Publicatiedatum: 25 juni 2024
Heeft u wel eens geneesmiddelen voorgeschreven gekregen, waarvan u onverwachte bijwerkingen had of waar u gewoon helemaal niets aan had? Zo ja, u bent niet de enige. “Elk mens heeft een unieke genetische code (DNA). Door de verschillen in het DNA kan de ene persoon meer bijwerkingen van een geneesmiddel ervaren dan de andere, of kan een geneesmiddel soms minder goed werken”, vertelt Rik Ensing poliklinisch apotheker bij apotheek De Brug.
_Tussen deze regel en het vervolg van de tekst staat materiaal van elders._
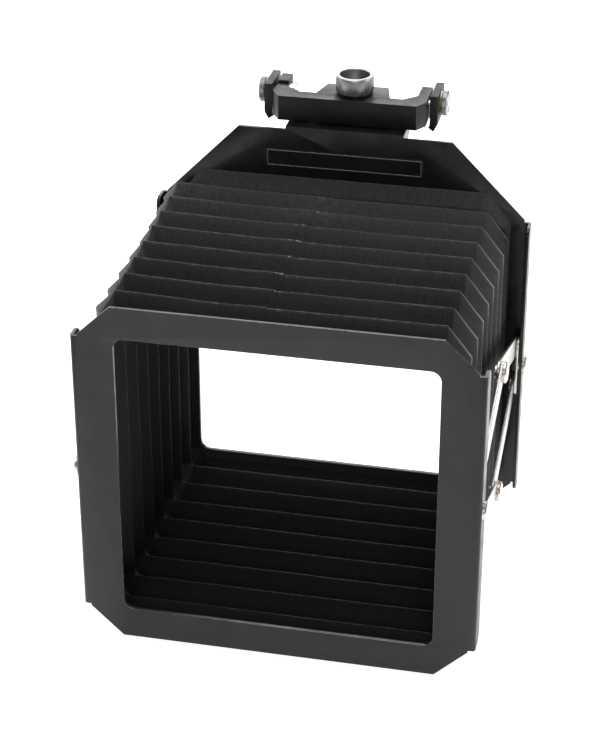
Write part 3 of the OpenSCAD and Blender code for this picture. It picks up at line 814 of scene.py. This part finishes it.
def cuff(end, opening_width, bulge):
    """A band of the same cloth, glued round the opening, with soft cut edges and a few ripples. Where
    it is raised at the top it slopes out from its upper edge to the bellows, by bulge at the most."""
    node = f"bellows_{end}_cuff"
    low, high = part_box(node)
    glued, free = (high.y, low.y) if end == "rear" else (low.y, high.y)
    glue_way = math.copysign(1, glued - free)
    raised = high.z - CENTRE_Z - RIDGE_HALF_H
    lifted = [(x, z + raised if z > 0 else z)
              for x, z, _, _ in perimeter(RIDGE_HALF_W, RIDGE_HALF_H, *RIDGE_CHAMFER)]
    half_w, half_h = opening_width / 2, OPENING_HEIGHT / 2
    inner = [opening_point(x, z, half_w, half_h) for x, z in lifted]

    def outline(share, y, ripple):
        ring = []
        for (x0, z0), (x1, z1) in zip(inner, lifted):
            x, z = x0 + (x1 - x0) * share, z0 + (z1 - z0) * share
            wave = ripple * 0.12 * MM * (1 + noise.noise(Vector((x / 6 / MM, z / 6 / MM, y))))
            above = (z1 - SLOPE_ABOVE * RIDGE_HALF_H) / (SLOPE_EASE * RIDGE_HALF_H)
            out = bulge * min(1, max(0, above)) * slope_out(share)
            ring.append(Vector((x, y + glue_way * (wave - out), CENTRE_Z + z)))
        return ring

    outlines = [outline(0, glued, 0), outline(0.01, free, 0.9)]
    outlines += [outline(share, free, 1) for share in CUFF_SHARES]
    outlines += [outline(0.99, free, 0.9), outline(1, glued, 0)]
    outlines += [outline(share, glued, 0) for share in reversed(CUFF_SHARES)]
    outlines += [outline(0, glued, 0)]
    made, _ = band(outlines)
    bmesh.ops.remove_doubles(made, verts=made.verts, dist=0.0005 * MM)
    bmesh.ops.recalc_face_normals(made, faces=made.faces)
    edge_line = made.verts.layers.float.new("fold")
    painted_back_light = made.verts.layers.float.new("painted_back_light")
    made.verts.ensure_lookup_table()
    top_z = CENTRE_Z + RIDGE_HALF_H + raised
    for vert in made.verts:
        # a fold line at half strength along the cuff's top edge: partly rubbing, partly a painted
        # highlight
        vert[edge_line] = 0.5 * closeness(top_z - vert.co.z, 0.4 * MM)
        # the raised rear cuff gets the same painted light as the back of the bellows
        vert[painted_back_light] = 1 if bulge else 0
    uv = made.loops.layers.uv.new("cloth")
    for face in made.faces:
        for corner in face.loops:
            corner[uv].uv = (corner.vert.co.x, corner.vert.co.z)
    area = sum(f.calc_area() for f in made.faces) / 2
    mesh = finish_mesh(made, f"{end}_cuff_cloth", math.radians(50))
    piece = add_piece(f"{end}_cuff_cloth", mesh, f"{end}_frame", "bellows_cloth", [node])


bellows()
cuff("front", 118 * MM, 0)
cuff("rear", 122 * MM, 3.6 * MM)


# ---- floor and light ----


def floor():
    m = Shader("white_floor", (0.86, 0.86, 0.86), 0.55, specular=0.2)
    m.colour(m.blend(m.noise(60, 2), (0.85, 0.85, 0.85), (0.88, 0.88, 0.88)))
    m.surface.inputs["Emission Color"].default_value = (1, 1, 1, 1)
    m.surface.inputs["Emission Strength"].default_value = 0.8
    half = 6
    made = bmesh.new()
    corners = ((-1, -1), (1, -1), (1, 1), (-1, 1))
    made.faces.new([made.verts.new((sx * half, sy * half, 0)) for sx, sy in corners])
    mesh = finish_mesh(made, "floor")
    mesh.materials.append(m.material)
    stage = bpy.data.objects.new("floor", mesh)
    bpy.context.scene.collection.objects.link(stage)


def area_light(name, at, towards, size, power):
    data = bpy.data.lights.new(name, "AREA")
    data.shape = "RECTANGLE"
    data.size, data.size_y = size
    data.energy = power
    light = bpy.data.objects.new(name, data)
    bpy.context.scene.collection.objects.link(light)
    light.location = at
    light.rotation_euler = (Vector(towards) - Vector(at)).to_track_quat("-Z", "Y").to_euler()


def world():
    made = bpy.data.worlds.new("studio")
    made.use_nodes = True
    made.node_tree.nodes["Background"].inputs["Color"].default_value = (1, 1, 1, 1)
    made.node_tree.nodes["Background"].inputs["Strength"].default_value = 0.14
    bpy.context.scene.world = made


floor()
world()
middle = (0, 0, 0.08)
area_light("behind", (-0.15, 1.05, 0.85), middle, (1.3, 0.8), 13)
area_light("overhead", (-0.1, 0.1, 1.2), middle, (0.8, 0.8), 5)
area_light("front", (0.3, -1.5, 1.0), middle, (0.9, 0.9), 4)
area_light("left", (-1.1, 0.2, 0.6), middle, (0.6, 0.6), 3)
area_light("right", (1.1, 0.2, 0.5), middle, (0.6, 0.6), 3)

bpy.context.scene.view_settings.view_transform = "Standard"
Rik vervolgt: “Met een farmacogenetica test, onderzoeken we bepaalde genen van een patiënt om in te schatten hoe het lichaam voorgeschreven geneesmiddelen afbreekt. Op basis hiervan kunnen apotheker en huisarts bepalen welke geneesmiddelen en doseringen voor de patiënt veilig en effectief zijn. Deze informatie komt in het DNA-paspoort”.
Hoe werkt het?
Rik: “De apothekers van alle gezondheidscentra kunnen een selectie maken uit hun systeem waarmee mensen kunnen worden uitgenodigd of geattendeerd op het DNA-paspoort. Natuurlijk kunnen mensen zichzelf ook melden bij de apotheken voor deze service. Het DNA-paspoort is met name interessant voor mensen die al geneesmiddelen gebruiken (bij chronische ziekten), maar het kunnen ook mensen zijn die gaan starten met geneesmiddelen en willen weten wat het risico op bijwerkingen zijn of hoe effectief een geneesmiddel is”. Na het aanvragen van een DNA-paspoort bij externe partij PanGenix, ontvangt de patiënt een DNA speekselkit waarmee speeksel kan worden verzameld. Na speekselafname stuurt de patiënt dit retour waarna er een analyse van het speeksel plaatsvindt. Vier weken later ontvangt de patiënt een uitgebreide uitslag waarna er een fysiek of online gesprek plaats vindt voor uitleg over de testresultaten in relatie tot geneesmiddelengebruik.